在本节中，让我们讨论各种基于日志的工件及其在 Python 中的研究：

时间戳

时间戳在日志中传达活动的数据和时间。它是任何日志文件的重要元素之一。请注意，这些数据和时间值可以有多种格式。

下面显示的 Python 脚本将原始日期时间作为输入，并提供格式化的时间戳作为其输出。

对于这个脚本，我们需要遵循以下步骤：

首先，设置将获取原始数据值以及数据源和数据类型的参数。
现在，提供一个类，为不同日期格式的数据提供通用接口。

Python代码

让我们看看如何为此目的使用 Python 代码：

首先，导入以下 Python 模块：

from __future__ import print_function
from argparse import ArgumentParser, ArgumentDefaultsHelpFormatter
from datetime import datetime as dt
from datetime import timedelta

现在像往常一样，我们需要为命令行处理程序提供参数。这里它将接受三个参数，第一个是要处理的日期值，第二个是该日期值的来源，第三个是它的类型：

if __name__ == '__main__':
    parser = ArgumentParser('Timestamp Log-based artifact')
    parser.add_argument("date_value", help="Raw date value to parse")
    parser.add_argument(
        "source", help = "Source format of date",choices = ParseDate.get_supported_formats())
    parser.add_argument(
        "type", help = "Data type of input value",choices = ('number', 'hex'), default = 'int')
   
    args = parser.parse_args()
    date_parser = ParseDate(args.date_value, args.source, args.type)
    date_parser.run()
    print(date_parser.timestamp)

现在，我们需要定义一个类，它将接受日期值、日期源和值类型的参数：

class ParseDate(object):
    def __init__(self, date_value, source, data_type):
        self.date_value = date_value
        self.source = source
        self.data_type = data_type
        self.timestamp = None

现在我们将定义一个像控制器一样的方法，就像 main() 方法一样：

def run(self):
    if self.source == 'unix-epoch':
        self.parse_unix_epoch()
    elif self.source == 'unix-epoch-ms':
        self.parse_unix_epoch(True)
    elif self.source == 'windows-filetime':
        self.parse_windows_filetime()
@classmethod
def get_supported_formats(cls):
    return ['unix-epoch', 'unix-epoch-ms', 'windows-filetime']

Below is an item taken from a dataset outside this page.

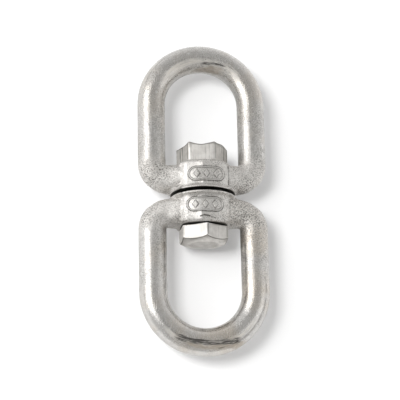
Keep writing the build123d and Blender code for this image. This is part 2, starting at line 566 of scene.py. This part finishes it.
castingSkin = {
    "weld": 0.0005,
    "voxel": 0.26,  # grid of the skin
    "evenOut": 3,  # rounds of smoothing over the whole casting
    "growBack": -0.52,  # after each, so that round stock keeps its size
    # Where the arms run into the boss: rounds, and where the smoothing rises and falls
    "blendRounds": 4,
    "blendAcross": ((4.8, 6.0), (8.0, 10.5)),
    "blendUp": ((1.0, 2.2), (9.0, 10.2)),
    # Lip of the flange
    "lipRounds": 8,
    "lipUp": ((0.6, 1.0), (1.6, 2.4)),
    "lipBeyond": 7.0,  # distance from the swivel axis
    # Flatter front and back of the arms
    "armMiddle": 5.0,  # distance of the arms' middle from the joint
    "armHalf": 4.0,  # and their half height
    "armAcross": ((6.4, 7.4), (9.4, 12.4)),
    "armEdge": (0.9, 1.15),  # of the half height
    "armSquareness": 2.9,  # power of the arms' section, where 2 is an ellipse
    "armShare": 0.92,  # of the arms' depth that the flatter front keeps
    "armLimit": 0.93,  # of the half height, past which the change grows no more
    # Dirt inside the loop
    "grime": 0.3,
    "grimeFrom": 9.5,  # this far from the joint
    "grimeFacing": (0.8, 1.0),  # how squarely a side faces the window
    "grimePatches": 1.3,
    "grimeRagged": 0.1,
    "grimeShares": (0.7, 0.6),  # steady and patchy
    "bowLevel": 27.85,  # centre of the bow
    "waver": 0.035,  # unevenness left by the mould
    "waverSize": 5.5,
}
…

现在，我们需要定义两个分别处理 Unix 纪元时间和 FILETIME 的方法：

def parse_unix_epoch(self, milliseconds=False):
    if self.data_type == 'hex':
        conv_value = int(self.date_value)
        if milliseconds:
            conv_value = conv_value / 1000.0
    elif self.data_type == 'number':
        conv_value = float(self.date_value)
        if milliseconds:
            conv_value = conv_value / 1000.0
    else:
        print("Unsupported data type '{}' provided".format(self.data_type))
        sys.exit('1')
    ts = dt.fromtimestamp(conv_value)
    self.timestamp = ts.strftime('%Y-%m-%d %H:%M:%S.%f')
def parse_windows_filetime(self):
    if self.data_type == 'hex':
        microseconds = int(self.date_value, 16) / 10.0
    elif self.data_type == 'number':
        microseconds = float(self.date_value) / 10
    else:
        print("Unsupported data type '{}'   provided".format(self.data_type))
        sys.exit('1')
    ts = dt(1601, 1, 1) + timedelta(microseconds=microseconds)
    self.timestamp = ts.strftime('%Y-%m-%d %H:%M:%S.%f')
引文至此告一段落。